Lastly, our desserts: homemade alfajores and lucuma ice cream. The first are mini cookie sandwiches filled with a sticky dulce de leche middle. The cookies themselves are shortbread like (with flour, butter and sugar), but with additions of milk, coconut and cornstarch. They’re sold in clamshell to-go containers ($10.95 for around a dozen). We thoroughly enjoy them, but we’re more in love with the ice cream.
Lucuma, we learn, has a natural caramel-y flavor that’s also rightfully likened to maple and even pumpkin. Before we read its container’s label, which shows only sugar, milk and the fruit, we’re convinced there must be caramel among ingredients — that’s how bold the flavor inherently is. We’re quickly obsessed, fawning over the shared cup.
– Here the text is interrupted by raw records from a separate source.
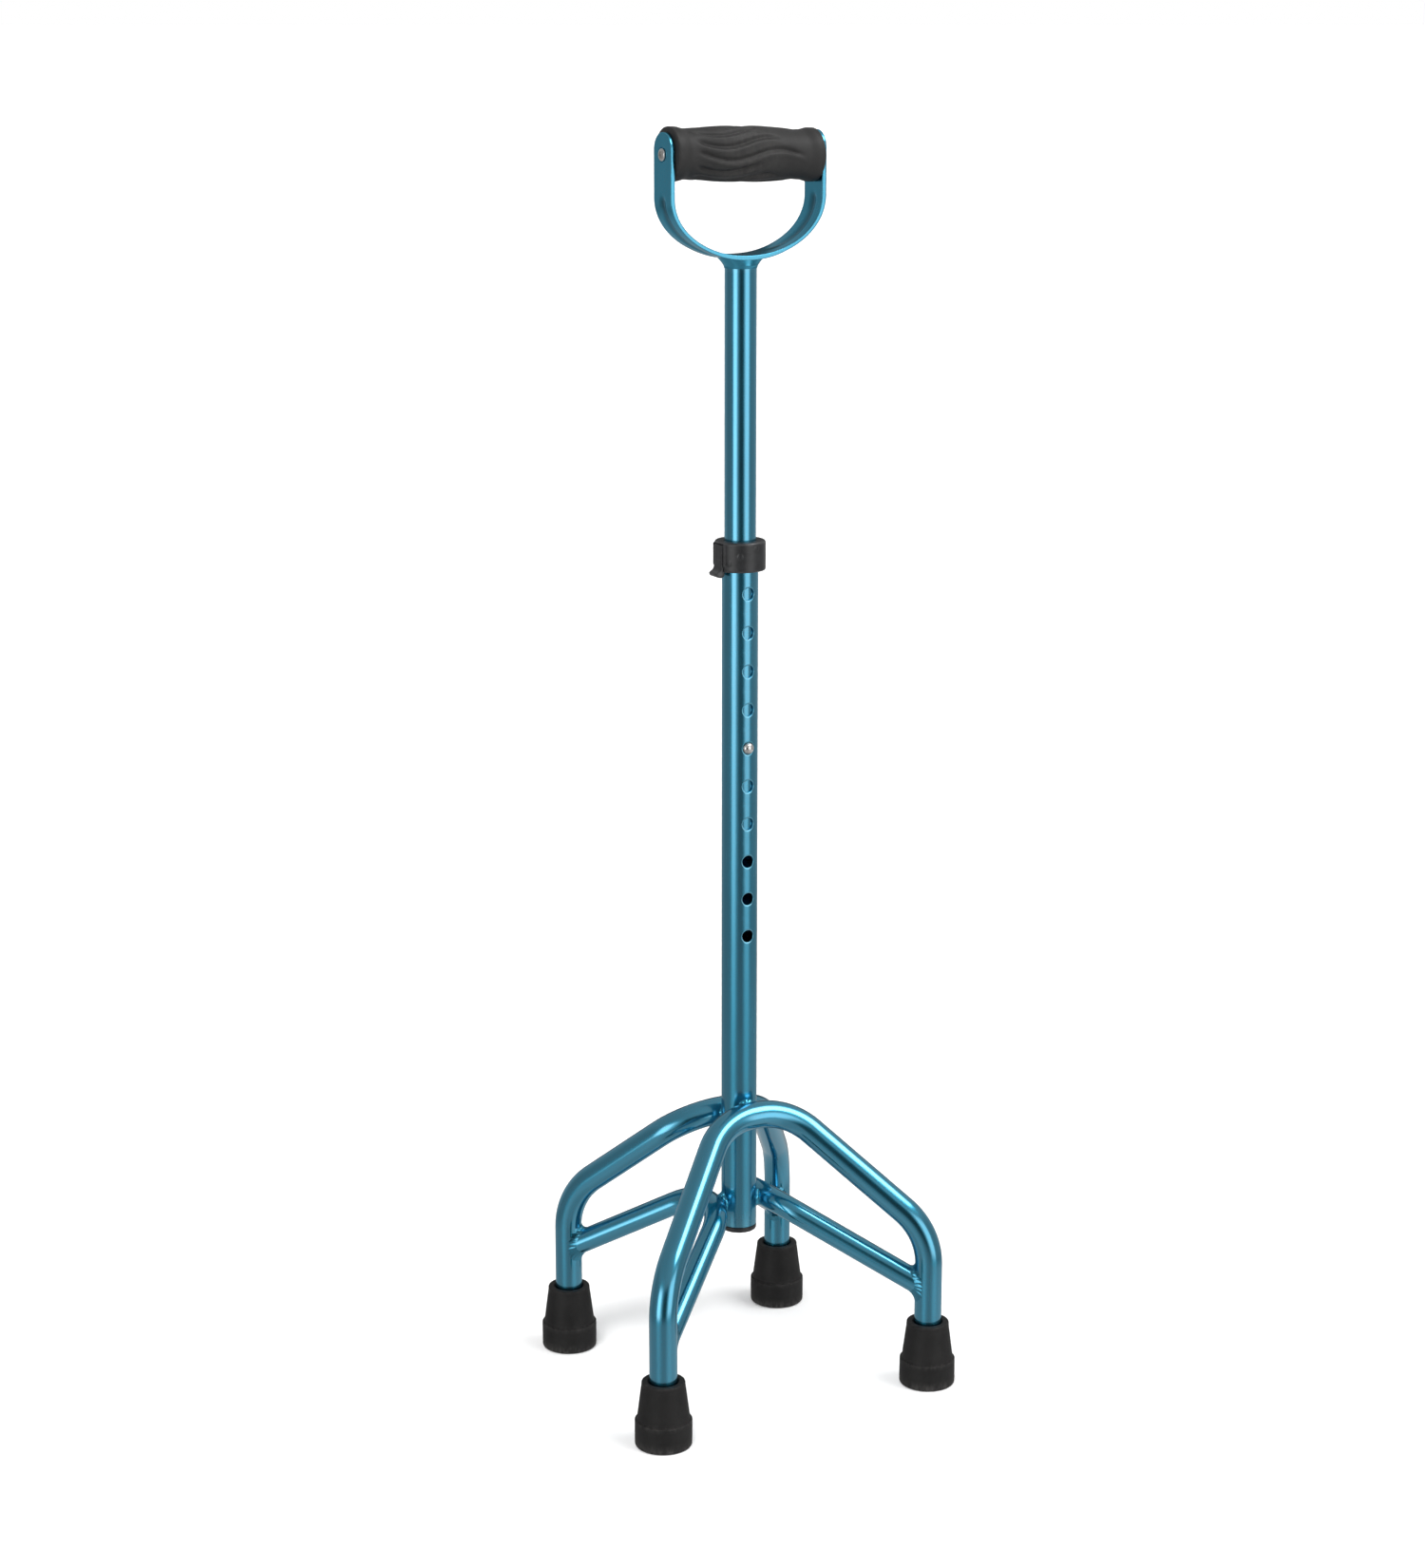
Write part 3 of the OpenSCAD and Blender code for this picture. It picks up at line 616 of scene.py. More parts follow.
def holed_wall(radius, z_rows, row_r, cells, rim, half_x):
    """One wall of a round tube, with round holes on its -Y side. Returns points, wear, faces, end rings and hole rims.

    cells holds the first row of the patch round each hole, and the hole's height. rim holds the radius of each
    ring on a hole's edge, and how far it is sunk.
    """
    half = math.asin(half_x / radius)
    rest = np.linspace(half, 2 * math.pi - half, 67)[1:-1]
    angle = np.concatenate([np.linspace(-half, half, PATCH + 1), rest]) - math.pi / 2
    cols = len(angle)
    grid, quads = skin(np.stack([row_r[:, None] * np.cos(angle), row_r[:, None] * np.sin(angle),
                                 np.repeat(z_rows[:, None], cols, 1)], -1))
    cut = {(row + i, j) for row, _ in cells for i in range(PATCH) for j in range(PATCH)}
    faces = [quad for k, quad in enumerate(quads) if divmod(k, cols) not in cut]
    verts, wear, rims, count = [grid], [np.zeros(len(grid))], [], len(grid)
    for row, hole_z in cells:
        border = [(row, j) for j in range(PATCH)] + [(row + i, PATCH) for i in range(PATCH)]
        border += [(row + PATCH, j) for j in range(PATCH, 0, -1)] + [(row + i, 0) for i in range(PATCH, 0, -1)]
        last = np.array([i * cols + j for i, j in border])
        bx, bz = grid[last, 0], grid[last, 2] - hole_z
        cos_phi, sin_phi = np.cos(np.arctan2(bz, bx)), np.sin(np.arctan2(bz, bx))
        rings = [(bx + (rim[0][0] * cos_phi - bx) * f, bz + (rim[0][0] * sin_phi - bz) * f, 0, max(0.0, (f - 0.9) * 8))
                 for f in (0.22, 0.44, 0.64, 0.80, 0.92, 1.0)]
        rings += [(r * cos_phi, r * sin_phi, sunk, 1.0 if sunk < 0.4 else 0.4) for r, sunk in rim[1:]]
        for x, z, sunk, worn in rings:
            verts.append(np.stack([x, sunk - np.sqrt(radius ** 2 - x ** 2), z + hole_z], -1))
            wear.append(np.full(len(x), worn))
            now = count + np.arange(len(x))
            faces += ring_faces(last, now)
            last, count = now, count + len(x)
        rims.append(last)
    ends = [np.arange(cols), np.arange(cols) + (len(z_rows) - 1) * cols]
    return np.vstack(verts), np.concatenate(wear), faces, ends + rims


def holed_tube(name, node, body, r_out, z0, z1, heights, hole_r, edge):
    """A tube with round holes, rounded rims, chamfered ends and a real wall."""
    low, high = min(heights) - PITCH / 2, max(heights) + PITCH / 2
    rows = [z0, z0 + edge, *np.arange(z0 + edge + 12, low - 6, 12.0)]
    cells = []
    for z in sorted(heights):
        cells.append((len(rows), z))
        rows += list(z - PITCH / 2 + np.arange(PATCH) * PITCH / PATCH)
    rows = np.array([*rows, high, *np.arange(high + 8, z1 - edge - 4, 8.0), z1 - edge, z1])
    outer_r, inner_r = np.full(len(rows), r_out), np.full(len(rows), r_out - TUBE_WALL)
    outer_r[[0, -1]] -= edge
    rim = [(hole_r + edge, 0), (hole_r + edge * 0.35, edge * 0.2), (hole_r + edge * 0.08, edge * 0.55), (hole_r, edge)]
    half_x = hole_r + 2.2
    outer, outer_wear, faces, outer_rims = holed_wall(r_out, rows, outer_r, cells, rim, half_x)
    inner, inner_wear, inner_faces, inner_rims = holed_wall(inner_r[0], rows, inner_r, cells, [(hole_r, 0)], half_x)
    base = len(outer)
    faces += [[i + base for i in face] for face in inner_faces]
    for a, b in zip(outer_rims, inner_rims):
        faces += ring_faces(a, b + base)
    verts = np.vstack([outer, inner])
    end_wear = smoothstep(2.5, 0.0, np.minimum(verts[:, 2] - z0, z1 - verts[:, 2]))
    wear = np.maximum(np.concatenate([outer_wear, inner_wear]), end_wear)
    add_piece(name, verts, faces, body, blue, [node], "blue_metal", wear=wear, sharp=40)


holed_tube("outer_tube", "outer_post", "base", POST_R, POST_Z0, post_hi[2], hole_heights, 4.0, 0.45)
holed_tube("inner_tube", "upper_tube", "upper", UPPER_R, upper_lo[2], upper_hi[2], [BUTTON_Z], 3.9, 0.25)


def plug():
    """The plug in the post's lower end: a rim as wide as the post, and a spigot inside it."""
    low, lip, high, spigot_r = POST_Z0 - 3.6, POST_Z0 - 0.06, POST_Z0 + 14, POST_IN_R - 0.05
    outline = rounded([(0.6, low), (POST_R, low), (POST_R, lip), (spigot_r, lip), (spigot_r, high), (0.6, high)],
                      [1.7, 0.25, 0, 0.4])
    verts, faces = capped(lathe(outline))
    wear = smoothstep(POST_Z0 - 1.5, low, verts[:, 2]) * 0.8
    add_piece("post_plug", verts, faces, "base", black_plastic, ["post_end_plug"], "black_plastic", wear=wear)


def button():
    """The snap button: a flange inside the tube, and a stud with a domed tip."""
    tip = -box_mm("snap_button")[0][1]
    flange_r, stud_r, back, flange_front, dome = 4.4, 3.7, 6.3, 7.4, 2.6
    profile = [(0.5, back), (flange_r, back), (flange_r, flange_front), (stud_r, flange_front)]
    profile += [(stud_r * math.cos(t), tip - dome + dome * math.sin(t)) for t in np.linspace(0, math.pi / 2 - 0.06, 14)]
    rings = lathe([(r, -y) for r, y in profile], 64)[..., [0, 2, 1]] + [0, 0, BUTTON_Z]
    add_piece("lock_button", *capped(rings), "button", plated_steel, ["snap_button"], "bright_steel", sharp=40)


plug()
button()


# ---- feet ----

foot_lo, foot_hi = box_mm("foot_front_left")
FOOT_H, FOOT_R = foot_hi[2], (foot_hi[0] - foot_lo[0]) / 2
TREAD, SOCKET_Z, STEP_Z = 1.3, 12.3, 17.8
SLEEVE_R, SOCKET_R = 14.05, ARCH_R + 0.05
foot_outline = divided(rounded([
    (0.5, SOCKET_Z), (0.5, 0.0), (6.0, 0.0), (6.4, TREAD), (8.4, TREAD), (8.8, 0.0), (11.4, 0.0), (11.8, TREAD),
    (13.8, TREAD), (14.2, 0.0), (FOOT_R, 0.0), (FOOT_R, STEP_Z), (17.05, STEP_Z), (SLEEVE_R, FOOT_H - 2.4),
    (SLEEVE_R, FOOT_H - 1.2), (13.8, FOOT_H), (ARCH_R + 1.1, FOOT_H), (SOCKET_R, FOOT_H - 2.4), (SOCKET_R, SOCKET_Z)
], [0, 0, 0.2, 0.2, 0.2, 0.2, 0.2, 0.2, 0.2, 2.2, 1.0, 0.6, 0.5, 0.4, 0.7, 0.5, 0.3, 0]), 2.2)


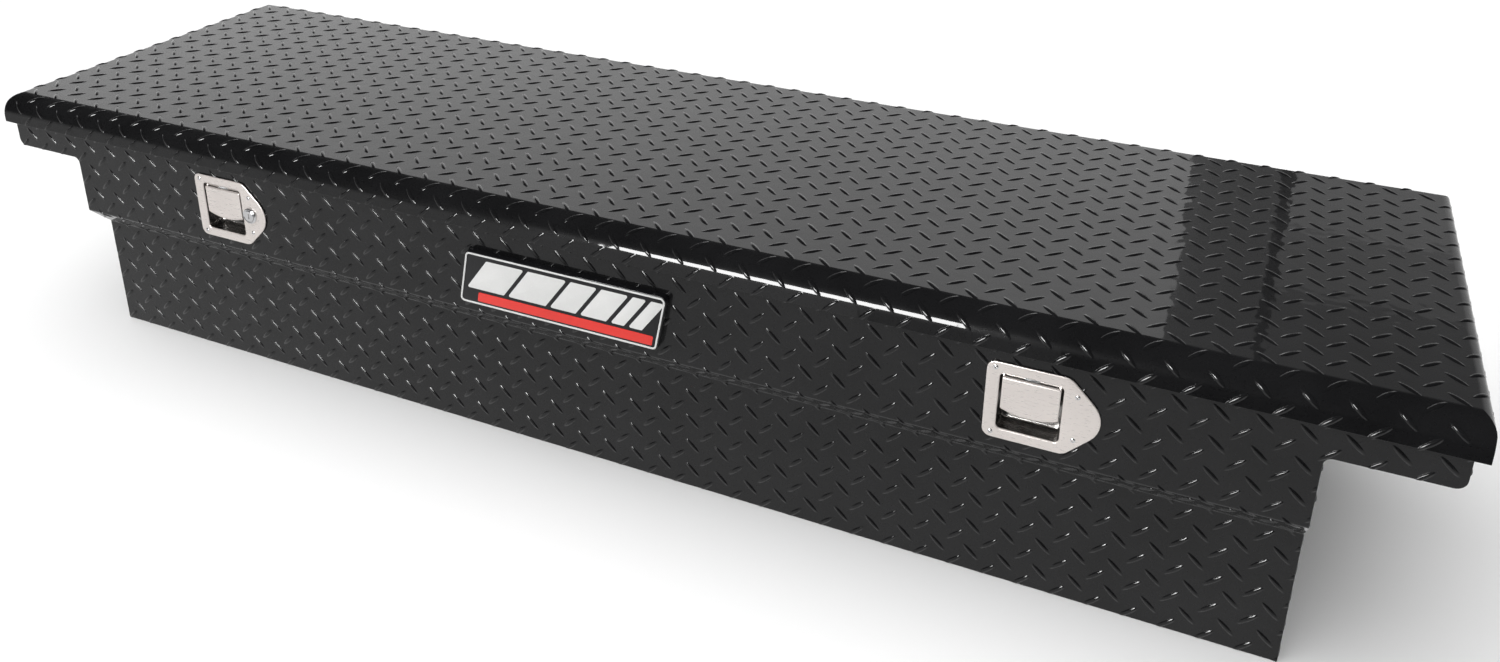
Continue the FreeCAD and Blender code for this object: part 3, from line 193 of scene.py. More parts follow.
def inside(points, loops):
    """Which points lie inside the loops; a loop within a loop is a hole."""
    s, t = points[:, 0], points[:, 1]
    found = np.zeros(len(points), bool)
    for loop in loops:
        for (s0, t0), (s1, t1) in zip(loop, np.roll(loop, -1, axis=0)):
            if t0 != t1:
                crosses = (t0 > t) != (t1 > t)
                found ^= crosses & (s < (s1 - s0) * (t - t0) / (t1 - t0) + s0)
    return found


def distance_to(points, line):
    """Distance from points to an open line of points."""
    nearest = np.full(len(points), 1.0)
    for start, end in zip(line, line[1:]):
        along = end - start
        share = np.clip((points - start) @ along / along.dot(along), 0, 1)
        nearest = np.minimum(nearest, np.linalg.norm(points - start - share[:, None] * along, axis=1))
    return nearest


# ---- tread pattern


class Tread:
    """The raised bars of a sheet: one slant on a lattice, and the other slant half a pitch on."""

    def __init__(self, pitch, origin, covered=()):
        self.pitch = np.array(pitch)
        self.origin = np.array(origin)
        self.covered = covered
        self.rings = [self.ring(level, count) for level, count in BAR_RINGS]
        self.ridge = np.array([(share * BAR_HALF_LENGTH, 0.0) for share in BAR_RIDGE])
        self.kept = set()

    def turn(self, kind):
        """Rotation of a bar's own frame; kind 0 leans right, and kind 1 leans left."""
        c = math.cos(math.radians(BAR_ANGLE))
        s = math.sin(math.radians(BAR_ANGLE)) * (1 - 2 * kind)
        return np.array(((c, s), (-s, c)))

    def ring(self, level, count):
        """A bar's contour at a level, in its own (along, across) frame. The lowest is out on the flat."""
        reach = math.sqrt(1 - level ** (1 / BAR_TAPER))
        angles = np.arange(count) * 2 * math.pi / count
        along = reach * np.cos(angles)
        across = np.sqrt(np.maximum((1 - along ** 2) ** BAR_TAPER - level, 0))
        across *= np.sign(np.round(np.sin(angles), 9))
        grow = 1 if level else BAR_MARGIN
        return np.stack([along * BAR_HALF_LENGTH, across * BAR_HALF_WIDTH], axis=1) * grow

    def bars(self, outline, fold):
        """Every bar that is neither wholly covered nor on a seam, as flat contours and ridge points."""
        first = np.floor((outline.min(axis=0) - self.origin) / self.pitch).astype(int) - 1
        last = np.ceil((outline.max(axis=0) - self.origin) / self.pitch).astype(int) + 1
        columns, rows = np.meshgrid(np.arange(first[0], last[0]), np.arange(first[1], last[1]))
        cells = np.stack([columns.ravel(), rows.ravel()], axis=1)
        for kind in (0, 1):
            turn = self.turn(kind)
            middles = self.origin + self.pitch * (cells + 0.5 * kind)
            around = (middles[:, None] + self.rings[0] @ turn).reshape(-1, 2)
            each = (len(cells), -1)
            kept = inside(around, [outline]).reshape(each).any(axis=1)
            for loop in self.covered:
                kept &= ~inside(around, [loop]).reshape(each).all(axis=1)
            kept &= ~fold.on_seam(around, outline).reshape(each).any(axis=1)
            for cell, middle in zip(cells[kept].tolist(), middles[kept]):
                self.kept.add((kind, *cell))
                yield [ring @ turn + middle for ring in self.rings], self.ridge @ turn + middle

    def level(self, points):
        """How far some points are up a bar: 0 on the flat and 1 on its ridge."""
        found = np.zeros(len(points))
        for kind in (0, 1):
            offset = (points - self.origin) / self.pitch - 0.5 * kind
            nearest = np.round(offset).astype(int)
            local = ((offset - nearest) * self.pitch) @ self.turn(kind).T
            along = np.clip(local[:, 0] / BAR_HALF_LENGTH, -1, 1)
            across = local[:, 1] / BAR_HALF_WIDTH
            level = np.maximum((1 - along ** 2) ** BAR_TAPER - across ** 2, 0)
            on_bar = level > 0
            on_bar[on_bar] = [(kind, *cell) in self.kept for cell in nearest[on_bar].tolist()]
            found += on_bar * level
        return found

    def height(self, points):
        """Height of the bars at some points."""
        full = 1 - (1 - self.level(points)) ** BAR_CROWN
        return BAR_HEIGHT * (1 + BAR_FOOT) * full ** 2 / (full + BAR_FOOT)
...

I would go back for this alone as a dessert destination. You gotta try it.
Pursuant to why I’m noting the to-go containers as serving vessels, Taytacha does have a small retail area off its dining room where you can buy items like the cookies and purple corn to make your own Chicha Morada, plus many other imported Peruvian ingredients. There’s also refrigerator/freezer cases that have various goods that include homemade ice cream flavors.
As I peruse selections, I talk with co-owner Brigitte Cordova, whose husband Armando is the chef/co-owner. She tells me he has 20 years experience in the industry, mainly dating back to their time in California. She emphasizes how everything they make is 100 percent Peruvian — which is to say not Americanized or dumbed down. She tells me they’re working on launching online ordering soon. I ask whether they have a sign eventually coming and she says yes, hopefully in a few months, as they are apparently waiting for permitting for it.
Meanwhile, I leave with a feeling of urgency, like I have to get the word out and tell people about this place, just as Chef Luis told me. Because it’s awesome and I want to see it supported so it thrives and stays in business here.
I’m thinking as I write this of something championing to say, like “Do it for the beef heart!”
Realistically, I should probably stick to something more generally palatable, like “Taytacha’s lucuma ice cream is a must-try!”
Either way, just go, and tell someone else you know.